— start —
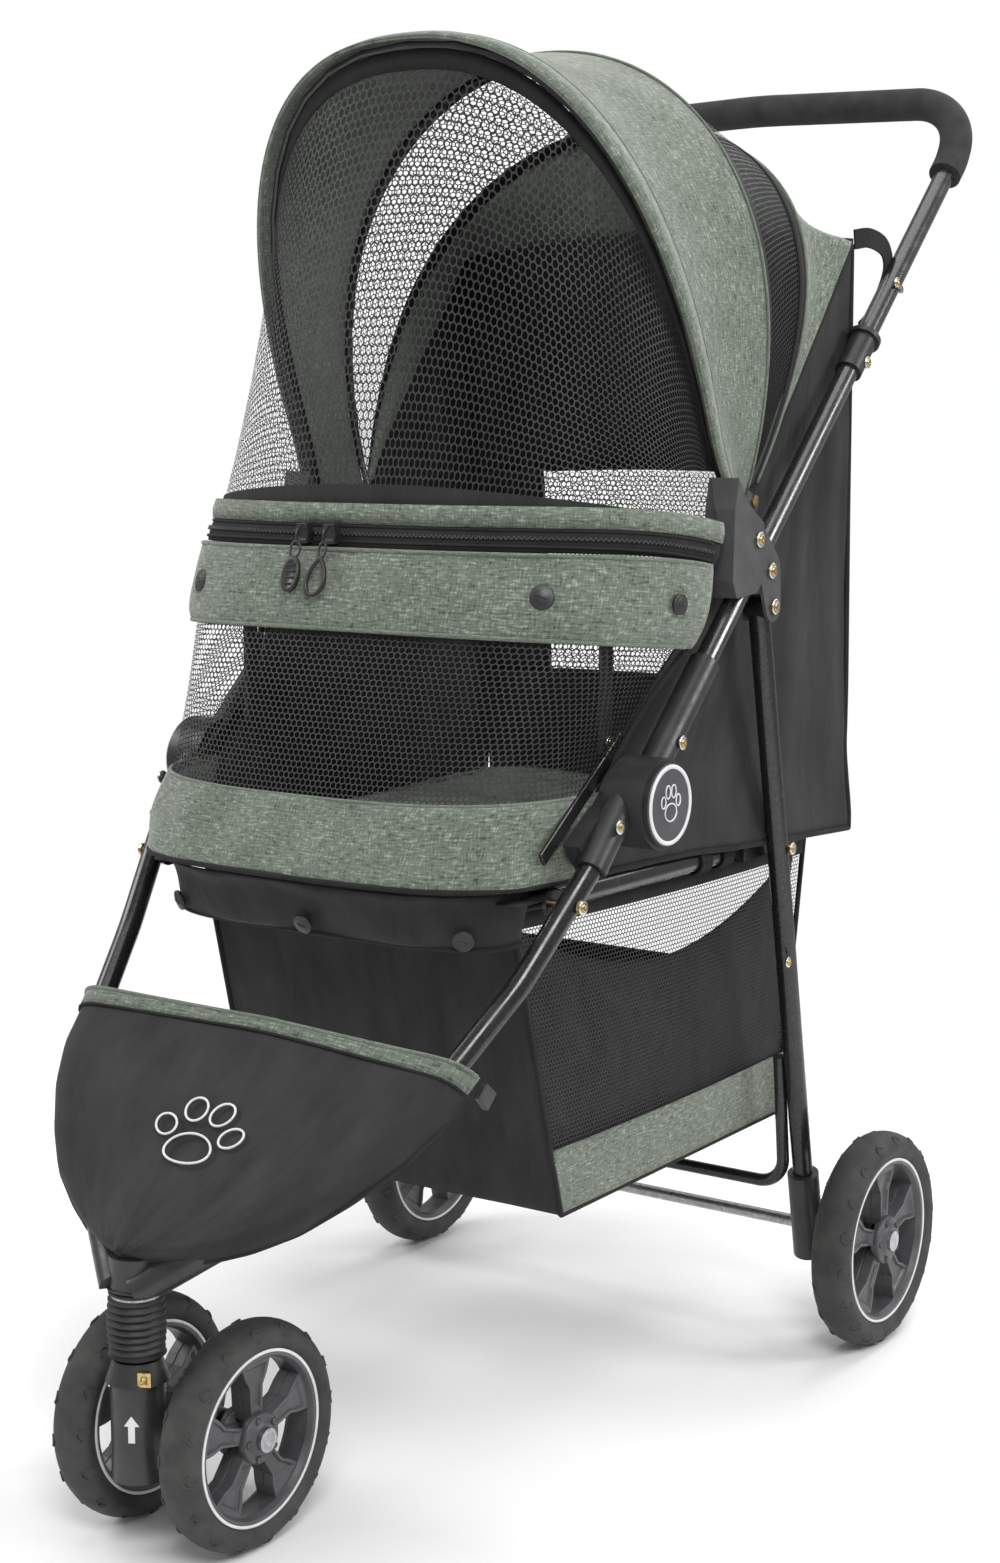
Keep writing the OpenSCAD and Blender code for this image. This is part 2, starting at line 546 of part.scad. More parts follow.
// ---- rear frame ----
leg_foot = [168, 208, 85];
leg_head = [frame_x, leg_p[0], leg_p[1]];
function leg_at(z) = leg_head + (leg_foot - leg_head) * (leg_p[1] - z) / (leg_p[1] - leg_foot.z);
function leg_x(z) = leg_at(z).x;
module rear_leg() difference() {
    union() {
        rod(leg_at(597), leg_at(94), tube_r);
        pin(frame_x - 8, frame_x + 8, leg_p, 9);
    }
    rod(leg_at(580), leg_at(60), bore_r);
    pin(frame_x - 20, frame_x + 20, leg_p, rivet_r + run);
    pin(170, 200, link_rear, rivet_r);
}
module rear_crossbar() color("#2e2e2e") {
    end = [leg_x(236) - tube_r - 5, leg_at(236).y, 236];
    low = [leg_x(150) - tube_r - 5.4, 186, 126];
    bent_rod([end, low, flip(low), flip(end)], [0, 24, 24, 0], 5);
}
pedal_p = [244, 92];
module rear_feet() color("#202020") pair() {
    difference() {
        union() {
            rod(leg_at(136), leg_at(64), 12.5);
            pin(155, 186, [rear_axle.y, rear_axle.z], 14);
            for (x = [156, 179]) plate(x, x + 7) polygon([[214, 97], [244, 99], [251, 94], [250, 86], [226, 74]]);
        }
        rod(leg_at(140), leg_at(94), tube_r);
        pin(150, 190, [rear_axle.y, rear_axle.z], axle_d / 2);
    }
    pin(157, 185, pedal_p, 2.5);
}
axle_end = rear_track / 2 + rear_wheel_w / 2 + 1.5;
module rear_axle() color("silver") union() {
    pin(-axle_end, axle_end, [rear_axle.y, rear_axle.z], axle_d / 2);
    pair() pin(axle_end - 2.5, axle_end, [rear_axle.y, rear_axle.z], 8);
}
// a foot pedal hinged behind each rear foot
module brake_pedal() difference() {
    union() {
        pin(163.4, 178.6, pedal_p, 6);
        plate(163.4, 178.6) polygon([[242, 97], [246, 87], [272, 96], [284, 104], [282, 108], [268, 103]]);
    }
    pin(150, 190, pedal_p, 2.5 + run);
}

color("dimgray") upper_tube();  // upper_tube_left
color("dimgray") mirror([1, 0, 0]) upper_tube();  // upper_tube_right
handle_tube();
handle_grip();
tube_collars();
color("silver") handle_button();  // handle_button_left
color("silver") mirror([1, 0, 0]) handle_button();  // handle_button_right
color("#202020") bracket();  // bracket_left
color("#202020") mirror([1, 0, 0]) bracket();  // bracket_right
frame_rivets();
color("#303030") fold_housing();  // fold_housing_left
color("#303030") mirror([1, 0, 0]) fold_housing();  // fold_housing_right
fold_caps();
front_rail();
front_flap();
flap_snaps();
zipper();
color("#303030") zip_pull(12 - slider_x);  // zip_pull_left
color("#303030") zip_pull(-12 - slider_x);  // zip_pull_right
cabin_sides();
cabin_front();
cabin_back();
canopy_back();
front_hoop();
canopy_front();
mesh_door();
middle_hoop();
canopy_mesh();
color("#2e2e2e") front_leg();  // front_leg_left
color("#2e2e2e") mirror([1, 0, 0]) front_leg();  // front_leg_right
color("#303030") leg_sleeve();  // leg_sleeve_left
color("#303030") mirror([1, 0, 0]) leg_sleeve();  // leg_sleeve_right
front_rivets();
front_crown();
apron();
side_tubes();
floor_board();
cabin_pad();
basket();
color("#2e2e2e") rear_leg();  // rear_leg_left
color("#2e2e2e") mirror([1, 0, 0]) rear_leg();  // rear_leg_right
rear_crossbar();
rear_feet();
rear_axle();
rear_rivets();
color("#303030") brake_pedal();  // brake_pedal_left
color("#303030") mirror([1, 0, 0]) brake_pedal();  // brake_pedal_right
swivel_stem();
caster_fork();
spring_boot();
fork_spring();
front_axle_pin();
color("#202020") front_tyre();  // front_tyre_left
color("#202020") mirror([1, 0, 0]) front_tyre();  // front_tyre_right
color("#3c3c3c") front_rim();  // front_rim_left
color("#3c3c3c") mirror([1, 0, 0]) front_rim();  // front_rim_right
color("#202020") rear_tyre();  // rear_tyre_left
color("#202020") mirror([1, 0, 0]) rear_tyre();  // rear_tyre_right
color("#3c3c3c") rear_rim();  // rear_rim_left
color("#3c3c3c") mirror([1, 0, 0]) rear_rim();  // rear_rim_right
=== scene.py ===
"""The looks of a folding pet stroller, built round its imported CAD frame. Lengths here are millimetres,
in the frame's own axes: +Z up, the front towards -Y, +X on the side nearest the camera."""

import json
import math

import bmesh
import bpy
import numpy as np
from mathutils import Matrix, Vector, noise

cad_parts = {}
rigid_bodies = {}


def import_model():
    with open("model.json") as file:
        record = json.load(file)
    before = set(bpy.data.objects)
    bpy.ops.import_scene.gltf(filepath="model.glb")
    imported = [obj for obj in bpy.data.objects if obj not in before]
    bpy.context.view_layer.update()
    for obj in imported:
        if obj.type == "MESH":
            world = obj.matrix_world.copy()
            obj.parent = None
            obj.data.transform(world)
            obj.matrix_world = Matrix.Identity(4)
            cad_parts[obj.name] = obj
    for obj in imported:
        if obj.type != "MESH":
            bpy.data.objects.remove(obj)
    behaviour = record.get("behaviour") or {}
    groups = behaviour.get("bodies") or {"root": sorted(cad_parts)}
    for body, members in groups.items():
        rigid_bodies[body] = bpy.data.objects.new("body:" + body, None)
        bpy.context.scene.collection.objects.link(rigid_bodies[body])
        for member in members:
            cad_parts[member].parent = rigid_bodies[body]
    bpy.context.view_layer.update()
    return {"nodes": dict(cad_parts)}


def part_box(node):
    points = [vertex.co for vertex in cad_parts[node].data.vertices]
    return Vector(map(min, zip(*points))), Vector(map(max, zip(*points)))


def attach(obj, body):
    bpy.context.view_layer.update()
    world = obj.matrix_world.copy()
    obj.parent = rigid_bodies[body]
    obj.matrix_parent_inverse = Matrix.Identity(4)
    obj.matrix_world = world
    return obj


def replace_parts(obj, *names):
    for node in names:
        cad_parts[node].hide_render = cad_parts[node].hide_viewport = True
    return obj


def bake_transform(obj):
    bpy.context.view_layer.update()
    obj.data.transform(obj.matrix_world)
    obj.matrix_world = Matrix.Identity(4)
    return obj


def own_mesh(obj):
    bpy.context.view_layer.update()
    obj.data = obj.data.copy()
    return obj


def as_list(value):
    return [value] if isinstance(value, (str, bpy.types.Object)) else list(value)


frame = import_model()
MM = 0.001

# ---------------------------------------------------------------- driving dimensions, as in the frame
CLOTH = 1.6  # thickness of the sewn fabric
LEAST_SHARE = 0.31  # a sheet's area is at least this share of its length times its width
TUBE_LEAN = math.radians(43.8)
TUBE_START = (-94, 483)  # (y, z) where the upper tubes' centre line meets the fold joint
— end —
**GIVEN TASK:**
Give the listing above again, word for word.

**RESPONSE:**
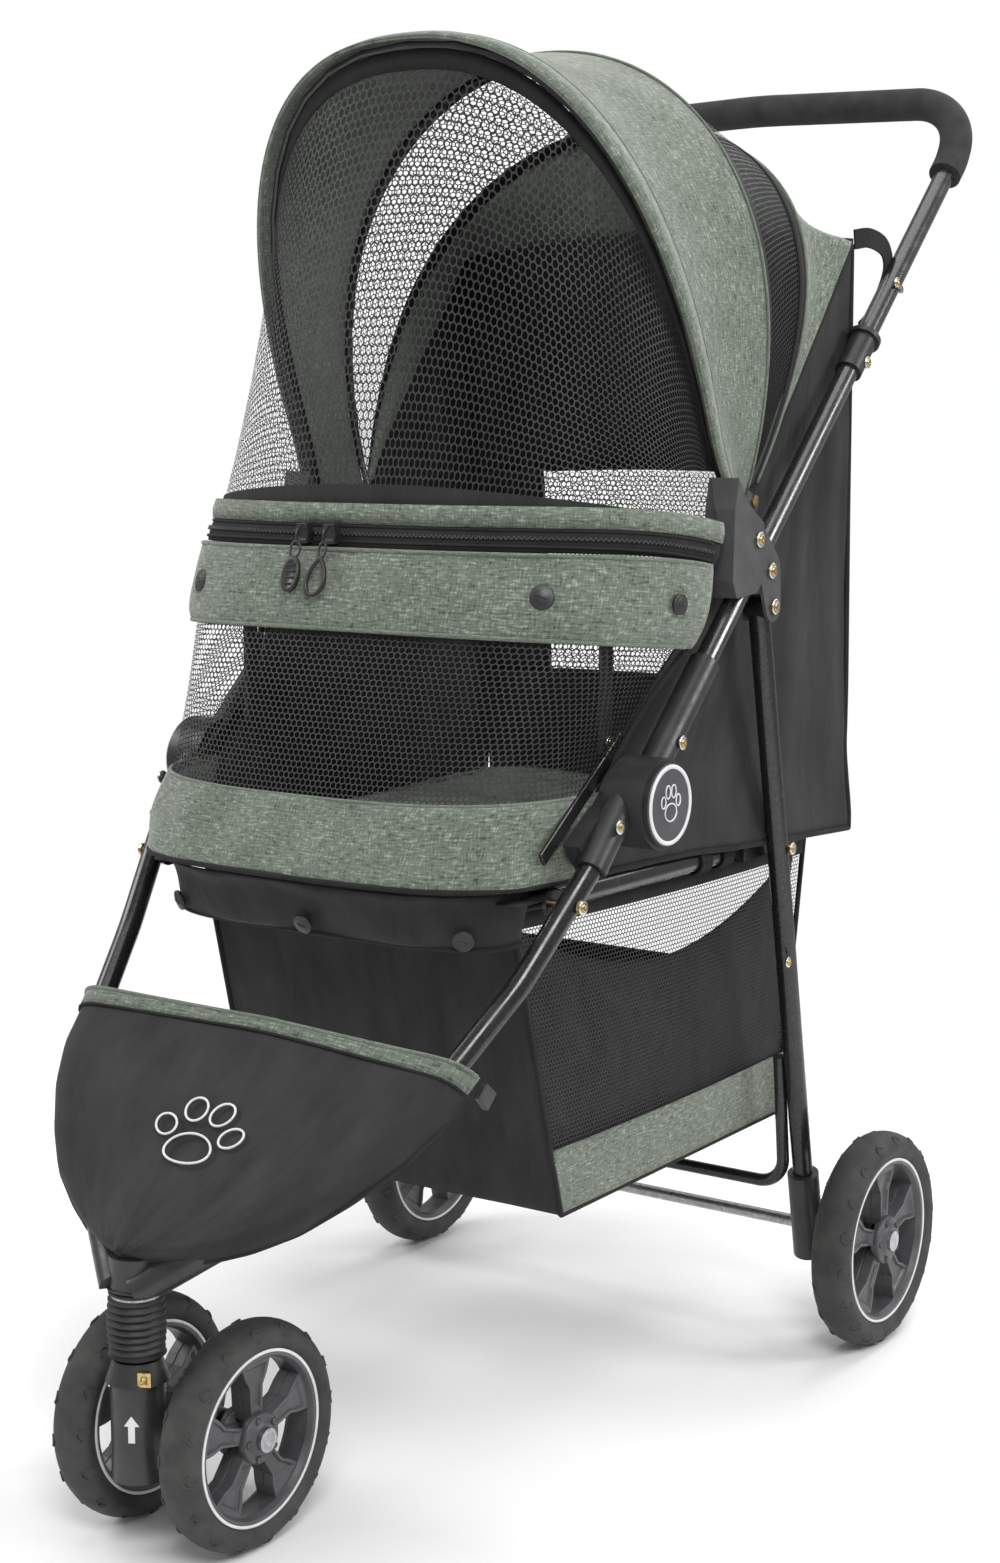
Keep writing the OpenSCAD and Blender code for this image. This is part 2, starting at line 546 of part.scad. More parts follow.
// ---- rear frame ----
leg_foot = [168, 208, 85];
leg_head = [frame_x, leg_p[0], leg_p[1]];
function leg_at(z) = leg_head + (leg_foot - leg_head) * (leg_p[1] - z) / (leg_p[1] - leg_foot.z);
function leg_x(z) = leg_at(z).x;
module rear_leg() difference() {
    union() {
        rod(leg_at(597), leg_at(94), tube_r);
        pin(frame_x - 8, frame_x + 8, leg_p, 9);
    }
    rod(leg_at(580), leg_at(60), bore_r);
    pin(frame_x - 20, frame_x + 20, leg_p, rivet_r + run);
    pin(170, 200, link_rear, rivet_r);
}
module rear_crossbar() color("#2e2e2e") {
    end = [leg_x(236) - tube_r - 5, leg_at(236).y, 236];
    low = [leg_x(150) - tube_r - 5.4, 186, 126];
    bent_rod([end, low, flip(low), flip(end)], [0, 24, 24, 0], 5);
}
pedal_p = [244, 92];
module rear_feet() color("#202020") pair() {
    difference() {
        union() {
            rod(leg_at(136), leg_at(64), 12.5);
            pin(155, 186, [rear_axle.y, rear_axle.z], 14);
            for (x = [156, 179]) plate(x, x + 7) polygon([[214, 97], [244, 99], [251, 94], [250, 86], [226, 74]]);
        }
        rod(leg_at(140), leg_at(94), tube_r);
        pin(150, 190, [rear_axle.y, rear_axle.z], axle_d / 2);
    }
    pin(157, 185, pedal_p, 2.5);
}
axle_end = rear_track / 2 + rear_wheel_w / 2 + 1.5;
module rear_axle() color("silver") union() {
    pin(-axle_end, axle_end, [rear_axle.y, rear_axle.z], axle_d / 2);
    pair() pin(axle_end - 2.5, axle_end, [rear_axle.y, rear_axle.z], 8);
}
// a foot pedal hinged behind each rear foot
module brake_pedal() difference() {
    union() {
        pin(163.4, 178.6, pedal_p, 6);
        plate(163.4, 178.6) polygon([[242, 97], [246, 87], [272, 96], [284, 104], [282, 108], [268, 103]]);
    }
    pin(150, 190, pedal_p, 2.5 + run);
}

color("dimgray") upper_tube();  // upper_tube_left
color("dimgray") mirror([1, 0, 0]) upper_tube();  // upper_tube_right
handle_tube();
handle_grip();
tube_collars();
color("silver") handle_button();  // handle_button_left
color("silver") mirror([1, 0, 0]) handle_button();  // handle_button_right
color("#202020") bracket();  // bracket_left
color("#202020") mirror([1, 0, 0]) bracket();  // bracket_right
frame_rivets();
color("#303030") fold_housing();  // fold_housing_left
color("#303030") mirror([1, 0, 0]) fold_housing();  // fold_housing_right
fold_caps();
front_rail();
front_flap();
flap_snaps();
zipper();
color("#303030") zip_pull(12 - slider_x);  // zip_pull_left
color("#303030") zip_pull(-12 - slider_x);  // zip_pull_right
cabin_sides();
cabin_front();
cabin_back();
canopy_back();
front_hoop();
canopy_front();
mesh_door();
middle_hoop();
canopy_mesh();
color("#2e2e2e") front_leg();  // front_leg_left
color("#2e2e2e") mirror([1, 0, 0]) front_leg();  // front_leg_right
color("#303030") leg_sleeve();  // leg_sleeve_left
color("#303030") mirror([1, 0, 0]) leg_sleeve();  // leg_sleeve_right
front_rivets();
front_crown();
apron();
side_tubes();
floor_board();
cabin_pad();
basket();
color("#2e2e2e") rear_leg();  // rear_leg_left
color("#2e2e2e") mirror([1, 0, 0]) rear_leg();  // rear_leg_right
rear_crossbar();
rear_feet();
rear_axle();
rear_rivets();
color("#303030") brake_pedal();  // brake_pedal_left
color("#303030") mirror([1, 0, 0]) brake_pedal();  // brake_pedal_right
swivel_stem();
caster_fork();
spring_boot();
fork_spring();
front_axle_pin();
color("#202020") front_tyre();  // front_tyre_left
color("#202020") mirror([1, 0, 0]) front_tyre();  // front_tyre_right
color("#3c3c3c") front_rim();  // front_rim_left
color("#3c3c3c") mirror([1, 0, 0]) front_rim();  // front_rim_right
color("#202020") rear_tyre();  // rear_tyre_left
color("#202020") mirror([1, 0, 0]) rear_tyre();  // rear_tyre_right
color("#3c3c3c") rear_rim();  // rear_rim_left
color("#3c3c3c") mirror([1, 0, 0]) rear_rim();  // rear_rim_right
=== scene.py ===
"""The looks of a folding pet stroller, built round its imported CAD frame. Lengths here are millimetres,
in the frame's own axes: +Z up, the front towards -Y, +X on the side nearest the camera."""

import json
import math

import bmesh
import bpy
import numpy as np
from mathutils import Matrix, Vector, noise

cad_parts = {}
rigid_bodies = {}


def import_model():
    with open("model.json") as file:
        record = json.load(file)
    before = set(bpy.data.objects)
    bpy.ops.import_scene.gltf(filepath="model.glb")
    imported = [obj for obj in bpy.data.objects if obj not in before]
    bpy.context.view_layer.update()
    for obj in imported:
        if obj.type == "MESH":
            world = obj.matrix_world.copy()
            obj.parent = None
            obj.data.transform(world)
            obj.matrix_world = Matrix.Identity(4)
            cad_parts[obj.name] = obj
    for obj in imported:
        if obj.type != "MESH":
            bpy.data.objects.remove(obj)
    behaviour = record.get("behaviour") or {}
    groups = behaviour.get("bodies") or {"root": sorted(cad_parts)}
    for body, members in groups.items():
        rigid_bodies[body] = bpy.data.objects.new("body:" + body, None)
        bpy.context.scene.collection.objects.link(rigid_bodies[body])
        for member in members:
            cad_parts[member].parent = rigid_bodies[body]
    bpy.context.view_layer.update()
    return {"nodes": dict(cad_parts)}


def part_box(node):
    points = [vertex.co for vertex in cad_parts[node].data.vertices]
    return Vector(map(min, zip(*points))), Vector(map(max, zip(*points)))


def attach(obj, body):
    bpy.context.view_layer.update()
    world = obj.matrix_world.copy()
    obj.parent = rigid_bodies[body]
    obj.matrix_parent_inverse = Matrix.Identity(4)
    obj.matrix_world = world
    return obj


def replace_parts(obj, *names):
    for node in names:
        cad_parts[node].hide_render = cad_parts[node].hide_viewport = True
    return obj


def bake_transform(obj):
    bpy.context.view_layer.update()
    obj.data.transform(obj.matrix_world)
    obj.matrix_world = Matrix.Identity(4)
    return obj


def own_mesh(obj):
    bpy.context.view_layer.update()
    obj.data = obj.data.copy()
    return obj


def as_list(value):
    return [value] if isinstance(value, (str, bpy.types.Object)) else list(value)


frame = import_model()
MM = 0.001

# ---------------------------------------------------------------- driving dimensions, as in the frame
CLOTH = 1.6  # thickness of the sewn fabric
LEAST_SHARE = 0.31  # a sheet's area is at least this share of its length times its width
TUBE_LEAN = math.radians(43.8)
TUBE_START = (-94, 483)  # (y, z) where the upper tubes' centre line meets the fold joint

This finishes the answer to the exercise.